## DATA SEGMENT
[start]

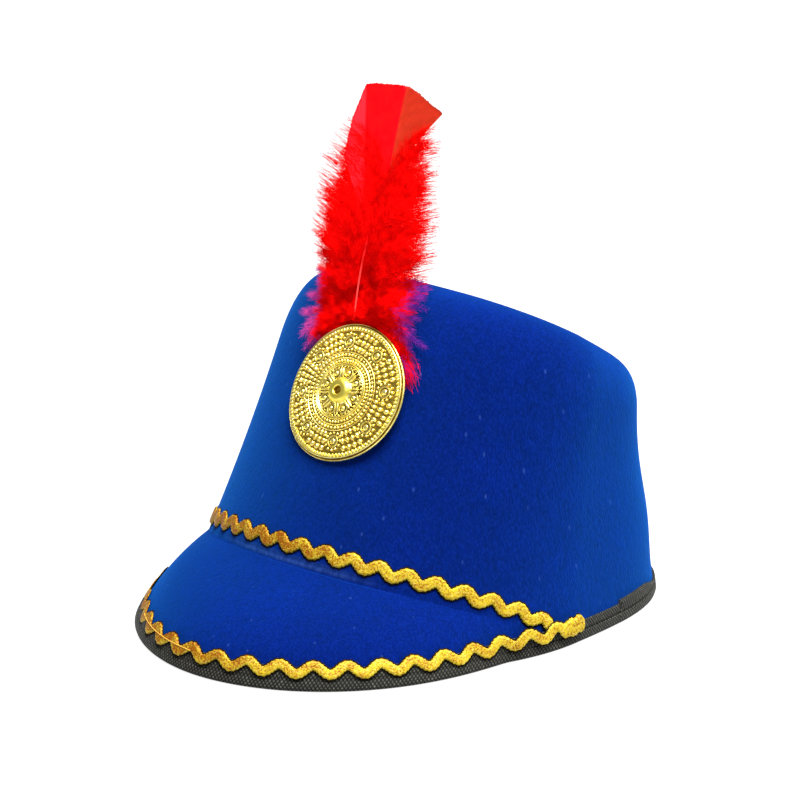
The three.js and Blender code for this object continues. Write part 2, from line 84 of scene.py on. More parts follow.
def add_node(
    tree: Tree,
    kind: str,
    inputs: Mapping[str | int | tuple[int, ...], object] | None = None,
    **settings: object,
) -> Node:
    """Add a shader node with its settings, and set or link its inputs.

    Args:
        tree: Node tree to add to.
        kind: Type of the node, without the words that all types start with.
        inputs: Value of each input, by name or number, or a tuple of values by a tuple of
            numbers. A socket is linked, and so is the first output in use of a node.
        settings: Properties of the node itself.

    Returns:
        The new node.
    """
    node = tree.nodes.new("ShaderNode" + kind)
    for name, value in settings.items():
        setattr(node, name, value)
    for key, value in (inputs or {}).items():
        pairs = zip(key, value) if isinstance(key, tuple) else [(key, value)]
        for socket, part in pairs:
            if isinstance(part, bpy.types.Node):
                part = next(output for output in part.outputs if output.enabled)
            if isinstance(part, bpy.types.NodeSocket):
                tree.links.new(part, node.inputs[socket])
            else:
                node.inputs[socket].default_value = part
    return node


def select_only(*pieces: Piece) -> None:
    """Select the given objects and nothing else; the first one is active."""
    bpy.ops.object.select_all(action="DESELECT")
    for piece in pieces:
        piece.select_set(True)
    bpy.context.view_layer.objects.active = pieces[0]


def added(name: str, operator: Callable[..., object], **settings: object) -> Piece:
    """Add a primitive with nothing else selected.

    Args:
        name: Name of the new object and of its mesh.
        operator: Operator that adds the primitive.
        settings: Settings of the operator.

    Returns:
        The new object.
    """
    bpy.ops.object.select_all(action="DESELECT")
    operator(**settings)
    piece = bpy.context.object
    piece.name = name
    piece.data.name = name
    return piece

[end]

## REQUIREMENTS
Emit, unaltered, the lines from the top of the listing down through the line that holds "nothing else selected."; emit nothing else.

## ANSWER TO THIS PROBLEM
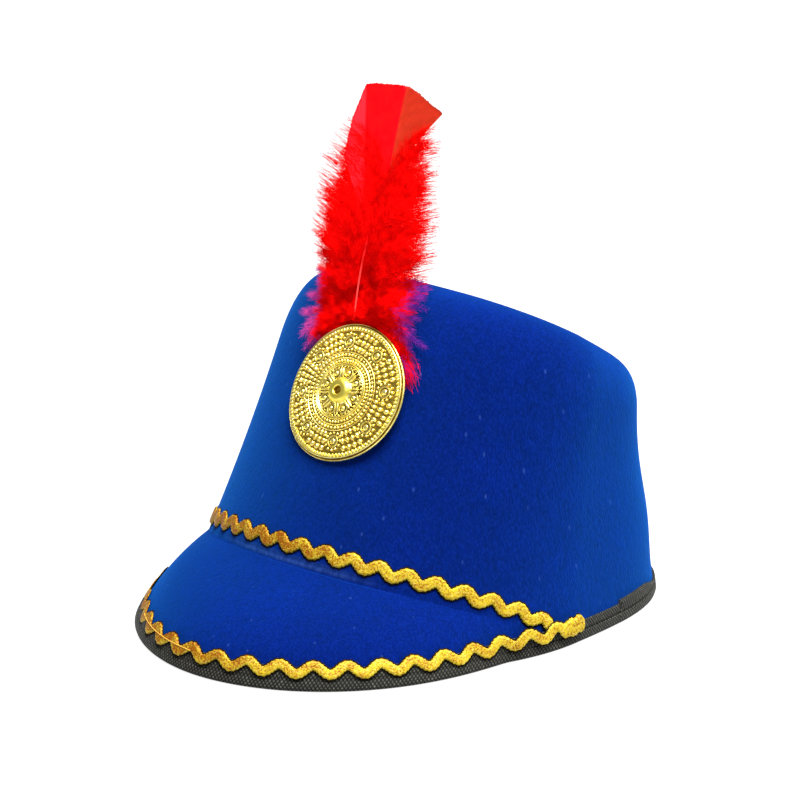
The three.js and Blender code for this object continues. Write part 2, from line 84 of scene.py on. More parts follow.
def add_node(
    tree: Tree,
    kind: str,
    inputs: Mapping[str | int | tuple[int, ...], object] | None = None,
    **settings: object,
) -> Node:
    """Add a shader node with its settings, and set or link its inputs.

    Args:
        tree: Node tree to add to.
        kind: Type of the node, without the words that all types start with.
        inputs: Value of each input, by name or number, or a tuple of values by a tuple of
            numbers. A socket is linked, and so is the first output in use of a node.
        settings: Properties of the node itself.

    Returns:
        The new node.
    """
    node = tree.nodes.new("ShaderNode" + kind)
    for name, value in settings.items():
        setattr(node, name, value)
    for key, value in (inputs or {}).items():
        pairs = zip(key, value) if isinstance(key, tuple) else [(key, value)]
        for socket, part in pairs:
            if isinstance(part, bpy.types.Node):
                part = next(output for output in part.outputs if output.enabled)
            if isinstance(part, bpy.types.NodeSocket):
                tree.links.new(part, node.inputs[socket])
            else:
                node.inputs[socket].default_value = part
    return node


def select_only(*pieces: Piece) -> None:
    """Select the given objects and nothing else; the first one is active."""
    bpy.ops.object.select_all(action="DESELECT")
    for piece in pieces:
        piece.select_set(True)
    bpy.context.view_layer.objects.active = pieces[0]


def added(name: str, operator: Callable[..., object], **settings: object) -> Piece:
    """Add a primitive with nothing else selected.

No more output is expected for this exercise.